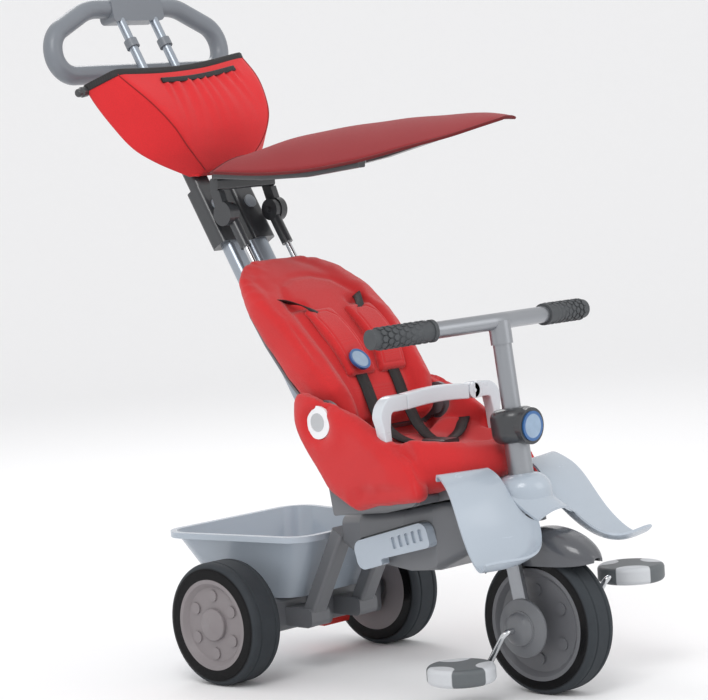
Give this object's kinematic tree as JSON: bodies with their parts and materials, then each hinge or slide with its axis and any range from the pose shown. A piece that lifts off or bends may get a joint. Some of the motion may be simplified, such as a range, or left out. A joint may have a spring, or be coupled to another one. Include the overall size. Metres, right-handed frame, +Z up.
{
  "type": "toddler push tricycle",
  "caption": "Toddler push tricycle with reclining padded seat, harness, bumper bar, canopy, telescopic push handle with storage bag, folding footrest and rear tub.",
  "frame": {"origin": "on the floor under the middle of the whole part's box", "axes": "+X riding direction, +Y the rider's left, +Z up"},
  "size_m": [0.935, 0.4804, 1.0679],
  "materials": {
    "red_fabric": "woven",
    "bag_fabric": "woven",
    "canopy_fabric": "woven",
    "black_webbing": "webbing",
    "tyre_black": "satin",
    "wheel_grey": "satin",
    "chassis_grey": "satin",
    "dark_plastic": "satin",
    "handle_plastic": "satin",
    "light_plastic": "gloss",
    "silver_tube": "metallic silver",
    "bright_steel": "plated",
    "grip_rubber": "ribbed",
    "white_plastic": "gloss",
    "button_grey": "satin",
    "button_blue": "gloss",
    "pedal_plastic": "two tone grey",
    "brake_red": "gloss"
  },
  "bodies": {
    "frame": {"chassis_upper": "chassis_grey", "chassis_lower": "chassis_grey", "head_tube": "silver_tube", "steering_ball": "dark_plastic", "axle_housing": "chassis_grey", "rear_legs": "chassis_grey", "rear_axle": "bright_steel", "brake_pin": "bright_steel", "tub": "light_plastic", "seat_base": "light_plastic", "seat_cushion": "red_fabric", "recline_discs": "white_plastic", "bumper_bracket_left": "light_plastic", "bumper_bracket_right": "light_plastic", "bumper_pin": "bright_steel", "footrest": "light_plastic", "outer_tubes": "silver_tube", "lock_housings": "dark_plastic", "buckle": "dark_plastic", "harness": "black_webbing"},
    "steering": {"stem": "silver_tube", "fork": "silver_tube", "mudguard": "chassis_grey", "hub_covers": "chassis_grey", "handlebar": "silver_tube", "grips": "grip_rubber"},
    "front_wheel": {"front_tyre": "tyre_black", "front_disc": "wheel_grey", "crank": "bright_steel"},
    "pedal_left": {"pedal_left": "pedal_plastic"},
    "pedal_right": {"pedal_right": "pedal_plastic"},
    "rear_wheel_left": {"rear_tyre_left": "tyre_black", "rear_disc_left": "wheel_grey", "rear_cap_left": "wheel_grey"},
    "rear_wheel_right": {"rear_tyre_right": "tyre_black", "rear_disc_right": "wheel_grey", "rear_cap_right": "wheel_grey"},
    "steering_button": {"steering_button": "button_blue"},
    "handle": {"slide_tubes": "silver_tube", "handle_ring": "handle_plastic", "ring_bridge": "handle_plastic", "ring_collars": "handle_plastic", "bag": "bag_fabric"},
    "lock_button_left": {"lock_button_left": "button_grey"},
    "lock_button_right": {"lock_button_right": "button_grey"},
    "backrest": {"backrest_shell": "light_plastic", "backrest_cushion": "red_fabric", "shoulder_pads": "red_fabric", "canopy_rods": "bright_steel", "canopy_sleeves": "dark_plastic"},
    "recline_button_left": {"recline_button_left": "button_grey"},
    "recline_button_right": {"recline_button_right": "button_grey"},
    "canopy": {"canopy_joints": "dark_plastic", "canopy_frame": "dark_plastic", "canopy": "canopy_fabric"},
    "bumper_bar": {"bumper_bar": "light_plastic"},
    "seat_lever_left": {"seat_lever_left": "light_plastic"},
    "seat_lever_right": {"seat_lever_right": "light_plastic"},
    "brake_pedal": {"brake_pedal": "brake_red"}
  },
  "joints": [
    {"name": "steering", "type": "hinge", "parent": "frame", "child": "steering", "pos_m": [0.35403, 0, 0.104], "axis": [-0.1167, 0, 0.9932], "range_deg": [-30, 30]},
    {"name": "front_wheel_spin", "type": "hinge", "parent": "steering", "child": "front_wheel", "pos_m": [0.36353, 0, 0.104], "axis": [0, 1, 0], "continuous": true},
    {"name": "pedal_left_spin", "type": "hinge", "parent": "front_wheel", "child": "pedal_left", "pos_m": [0.39809, 0.157, 0.15427], "axis": [0, 1, 0], "continuous": true},
    {"name": "pedal_right_spin", "type": "hinge", "parent": "front_wheel", "child": "pedal_right", "pos_m": [0.32899, -0.157, 0.05373], "axis": [0, 1, 0], "continuous": true},
    {"name": "rear_wheel_left_spin", "type": "hinge", "parent": "frame", "child": "rear_wheel_left", "pos_m": [-0.12946, 0, 0.095], "axis": [0, 1, 0], "continuous": true},
    {"name": "rear_wheel_right_spin", "type": "hinge", "parent": "frame", "child": "rear_wheel_right", "pos_m": [-0.12946, 0, 0.095], "axis": [0, 1, 0], "continuous": true},
    {"name": "steering_button_press", "type": "slide", "parent": "frame", "child": "steering_button", "axis": [-1, 0, 0], "range_m": [0, 0.003], "stiffness_N_per_m": 400},
    {"name": "handle_extend", "type": "slide", "parent": "frame", "child": "handle", "axis": [-0.5075, 0, 0.8616], "range_m": [0, 0.06]},
    {"name": "lock_button_left_press", "type": "slide", "parent": "frame", "child": "lock_button_left", "axis": [-0.8616, 0, -0.5075], "range_m": [0, 0.003], "stiffness_N_per_m": 400},
    {"name": "lock_button_right_press", "type": "slide", "parent": "frame", "child": "lock_button_right", "axis": [-0.8616, 0, -0.5075], "range_m": [0, 0.003], "stiffness_N_per_m": 400},
    {"name": "recline", "type": "hinge", "parent": "frame", "child": "backrest", "pos_m": [0.06153, 0, 0.405], "axis": [0, 1, 0], "range_deg": [0, 20], "deforming": ["harness"]},
    {"name": "recline_button_left_press", "type": "slide", "parent": "frame", "child": "recline_button_left", "axis": [0, -1, 0], "range_m": [0, 0.004], "stiffness_N_per_m": 400},
    {"name": "recline_button_right_press", "type": "slide", "parent": "frame", "child": "recline_button_right", "axis": [0, 1, 0], "range_m": [0, 0.004], "stiffness_N_per_m": 400},
    {"name": "canopy_tilt", "type": "hinge", "parent": "backrest", "child": "canopy", "pos_m": [-0.19947, 0, 0.715], "axis": [0, 1, 0], "range_deg": [-25, 12]},
    {"name": "bumper_bar_open", "type": "hinge", "parent": "frame", "child": "bumper_bar", "pos_m": [0.17254, 0.076, 0.431], "axis": [-1, 0, 0], "range_deg": [0, 85]},
    {"name": "seat_lever_left_press", "type": "hinge", "parent": "frame", "child": "seat_lever_left", "pos_m": [0.08754, 0.077, 0.204], "axis": [0, 1, 0], "range_deg": [0, 15], "stiffness_Nm_per_rad": 2},
    {"name": "seat_lever_right_press", "type": "hinge", "parent": "frame", "child": "seat_lever_right", "pos_m": [0.08754, -0.077, 0.204], "axis": [0, 1, 0], "range_deg": [0, 15], "stiffness_Nm_per_rad": 2},
    {"name": "brake_pedal_press", "type": "hinge", "parent": "frame", "child": "brake_pedal", "pos_m": [-0.16246, 0.092, 0.066], "axis": [0, 1, 0], "range_deg": [-12, 0]}
  ]
}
◆ ◆ ◆ ◆
**WHAT IS REQUIRED:**
Reproduce the full listing word for word.

**CORRECT RESULT:**
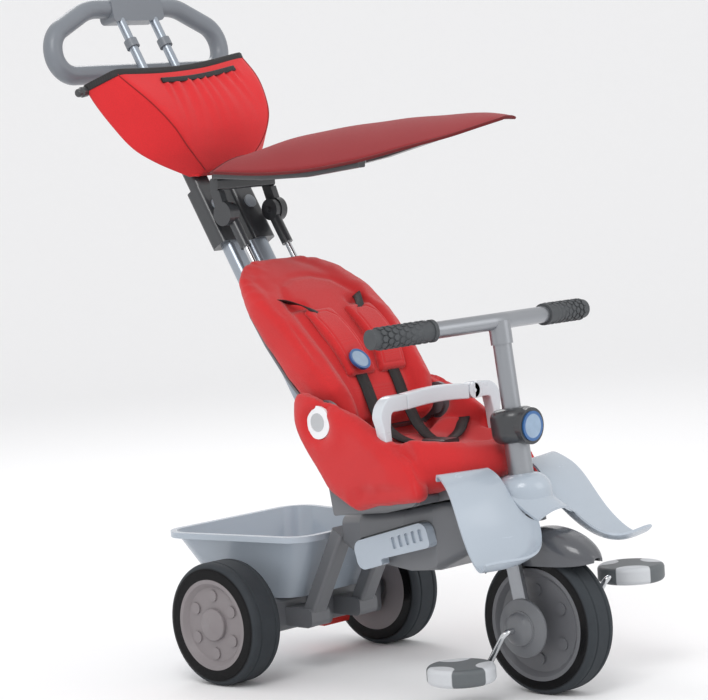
Give this object's kinematic tree as JSON: bodies with their parts and materials, then each hinge or slide with its axis and any range from the pose shown. A piece that lifts off or bends may get a joint. Some of the motion may be simplified, such as a range, or left out. A joint may have a spring, or be coupled to another one. Include the overall size. Metres, right-handed frame, +Z up.
{
  "type": "toddler push tricycle",
  "caption": "Toddler push tricycle with reclining padded seat, harness, bumper bar, canopy, telescopic push handle with storage bag, folding footrest and rear tub.",
  "frame": {"origin": "on the floor under the middle of the whole part's box", "axes": "+X riding direction, +Y the rider's left, +Z up"},
  "size_m": [0.935, 0.4804, 1.0679],
  "materials": {
    "red_fabric": "woven",
    "bag_fabric": "woven",
    "canopy_fabric": "woven",
    "black_webbing": "webbing",
    "tyre_black": "satin",
    "wheel_grey": "satin",
    "chassis_grey": "satin",
    "dark_plastic": "satin",
    "handle_plastic": "satin",
    "light_plastic": "gloss",
    "silver_tube": "metallic silver",
    "bright_steel": "plated",
    "grip_rubber": "ribbed",
    "white_plastic": "gloss",
    "button_grey": "satin",
    "button_blue": "gloss",
    "pedal_plastic": "two tone grey",
    "brake_red": "gloss"
  },
  "bodies": {
    "frame": {"chassis_upper": "chassis_grey", "chassis_lower": "chassis_grey", "head_tube": "silver_tube", "steering_ball": "dark_plastic", "axle_housing": "chassis_grey", "rear_legs": "chassis_grey", "rear_axle": "bright_steel", "brake_pin": "bright_steel", "tub": "light_plastic", "seat_base": "light_plastic", "seat_cushion": "red_fabric", "recline_discs": "white_plastic", "bumper_bracket_left": "light_plastic", "bumper_bracket_right": "light_plastic", "bumper_pin": "bright_steel", "footrest": "light_plastic", "outer_tubes": "silver_tube", "lock_housings": "dark_plastic", "buckle": "dark_plastic", "harness": "black_webbing"},
    "steering": {"stem": "silver_tube", "fork": "silver_tube", "mudguard": "chassis_grey", "hub_covers": "chassis_grey", "handlebar": "silver_tube", "grips": "grip_rubber"},
    "front_wheel": {"front_tyre": "tyre_black", "front_disc": "wheel_grey", "crank": "bright_steel"},
    "pedal_left": {"pedal_left": "pedal_plastic"},
    "pedal_right": {"pedal_right": "pedal_plastic"},
    "rear_wheel_left": {"rear_tyre_left": "tyre_black", "rear_disc_left": "wheel_grey", "rear_cap_left": "wheel_grey"},
    "rear_wheel_right": {"rear_tyre_right": "tyre_black", "rear_disc_right": "wheel_grey", "rear_cap_right": "wheel_grey"},
    "steering_button": {"steering_button": "button_blue"},
    "handle": {"slide_tubes": "silver_tube", "handle_ring": "handle_plastic", "ring_bridge": "handle_plastic", "ring_collars": "handle_plastic", "bag": "bag_fabric"},
    "lock_button_left": {"lock_button_left": "button_grey"},
    "lock_button_right": {"lock_button_right": "button_grey"},
    "backrest": {"backrest_shell": "light_plastic", "backrest_cushion": "red_fabric", "shoulder_pads": "red_fabric", "canopy_rods": "bright_steel", "canopy_sleeves": "dark_plastic"},
    "recline_button_left": {"recline_button_left": "button_grey"},
    "recline_button_right": {"recline_button_right": "button_grey"},
    "canopy": {"canopy_joints": "dark_plastic", "canopy_frame": "dark_plastic", "canopy": "canopy_fabric"},
    "bumper_bar": {"bumper_bar": "light_plastic"},
    "seat_lever_left": {"seat_lever_left": "light_plastic"},
    "seat_lever_right": {"seat_lever_right": "light_plastic"},
    "brake_pedal": {"brake_pedal": "brake_red"}
  },
  "joints": [
    {"name": "steering", "type": "hinge", "parent": "frame", "child": "steering", "pos_m": [0.35403, 0, 0.104], "axis": [-0.1167, 0, 0.9932], "range_deg": [-30, 30]},
    {"name": "front_wheel_spin", "type": "hinge", "parent": "steering", "child": "front_wheel", "pos_m": [0.36353, 0, 0.104], "axis": [0, 1, 0], "continuous": true},
    {"name": "pedal_left_spin", "type": "hinge", "parent": "front_wheel", "child": "pedal_left", "pos_m": [0.39809, 0.157, 0.15427], "axis": [0, 1, 0], "continuous": true},
    {"name": "pedal_right_spin", "type": "hinge", "parent": "front_wheel", "child": "pedal_right", "pos_m": [0.32899, -0.157, 0.05373], "axis": [0, 1, 0], "continuous": true},
    {"name": "rear_wheel_left_spin", "type": "hinge", "parent": "frame", "child": "rear_wheel_left", "pos_m": [-0.12946, 0, 0.095], "axis": [0, 1, 0], "continuous": true},
    {"name": "rear_wheel_right_spin", "type": "hinge", "parent": "frame", "child": "rear_wheel_right", "pos_m": [-0.12946, 0, 0.095], "axis": [0, 1, 0], "continuous": true},
    {"name": "steering_button_press", "type": "slide", "parent": "frame", "child": "steering_button", "axis": [-1, 0, 0], "range_m": [0, 0.003], "stiffness_N_per_m": 400},
    {"name": "handle_extend", "type": "slide", "parent": "frame", "child": "handle", "axis": [-0.5075, 0, 0.8616], "range_m": [0, 0.06]},
    {"name": "lock_button_left_press", "type": "slide", "parent": "frame", "child": "lock_button_left", "axis": [-0.8616, 0, -0.5075], "range_m": [0, 0.003], "stiffness_N_per_m": 400},
    {"name": "lock_button_right_press", "type": "slide", "parent": "frame", "child": "lock_button_right", "axis": [-0.8616, 0, -0.5075], "range_m": [0, 0.003], "stiffness_N_per_m": 400},
    {"name": "recline", "type": "hinge", "parent": "frame", "child": "backrest", "pos_m": [0.06153, 0, 0.405], "axis": [0, 1, 0], "range_deg": [0, 20], "deforming": ["harness"]},
    {"name": "recline_button_left_press", "type": "slide", "parent": "frame", "child": "recline_button_left", "axis": [0, -1, 0], "range_m": [0, 0.004], "stiffness_N_per_m": 400},
    {"name": "recline_button_right_press", "type": "slide", "parent": "frame", "child": "recline_button_right", "axis": [0, 1, 0], "range_m": [0, 0.004], "stiffness_N_per_m": 400},
    {"name": "canopy_tilt", "type": "hinge", "parent": "backrest", "child": "canopy", "pos_m": [-0.19947, 0, 0.715], "axis": [0, 1, 0], "range_deg": [-25, 12]},
    {"name": "bumper_bar_open", "type": "hinge", "parent": "frame", "child": "bumper_bar", "pos_m": [0.17254, 0.076, 0.431], "axis": [-1, 0, 0], "range_deg": [0, 85]},
    {"name": "seat_lever_left_press", "type": "hinge", "parent": "frame", "child": "seat_lever_left", "pos_m": [0.08754, 0.077, 0.204], "axis": [0, 1, 0], "range_deg": [0, 15], "stiffness_Nm_per_rad": 2},
    {"name": "seat_lever_right_press", "type": "hinge", "parent": "frame", "child": "seat_lever_right", "pos_m": [0.08754, -0.077, 0.204], "axis": [0, 1, 0], "range_deg": [0, 15], "stiffness_Nm_per_rad": 2},
    {"name": "brake_pedal_press", "type": "hinge", "parent": "frame", "child": "brake_pedal", "pos_m": [-0.16246, 0.092, 0.066], "axis": [0, 1, 0], "range_deg": [-12, 0]}
  ]
}